Vouloir et pouvoir sont deux choses différentes, c’est bien connu. Rien ne garantit au parti du tisserand qu’il aura, cette fois-ci, après 8 gouvernements sous IBK, l’oreille du Président encore moins sa confiance. Il est reproché au RPM ses propres guerres intestines et son manque de cadres. Il peut lui être, surtout, opposer son envie de revanche qui n’augure pas d’une saine gestion de la chose publique.
Quant au Premier ministre, il continue sa route. Sa sérénité du début n’est plus un acquis parce qu’il est dit en froid avec le Président IBK. Seulement, il a prouvé, à plusieurs reprises que c’est dans l’adversité qu’il démontre sa réputation de fin tacticien. Cette tactique est visible dans sa présence redoublée dans les cérémonies de lancement de travaux de bitumage, comme celle du programme d’Assainissement et de Développement Urbain de Bamako (PADUB) ou autre.

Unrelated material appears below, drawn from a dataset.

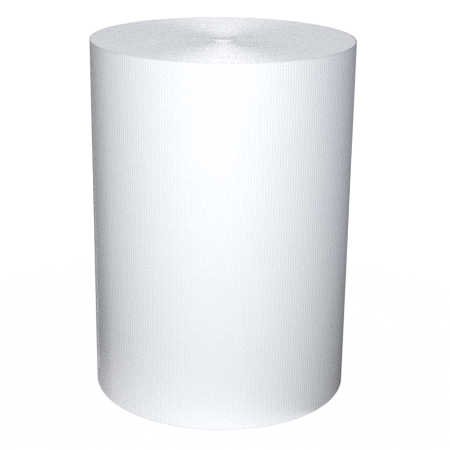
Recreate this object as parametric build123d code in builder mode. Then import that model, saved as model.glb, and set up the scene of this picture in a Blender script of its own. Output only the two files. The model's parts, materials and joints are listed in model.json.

Son retrait sur la grande question de l’insécurité à Bamako, gérée par le Ministre Général Salif TRAORE, de même que son discours de rassembleur lors de la Convention de son parti, sont une illustration de la gestion réfléchie de SBM. Malgré sa grande prudence, le Tigre (surnom que lui répètent fièrement ses admirateurs) pourra-t-il se sortir de la crise annoncée de la révision constitutionnelle ? Les boucliers se lèvent, pour l’instant du côté de l’opposition, mais ce ne serait pas cher de parier que les alliés du pouvoir vont décrier aussi la gestion du Premier ministre, pour le forcer au départ.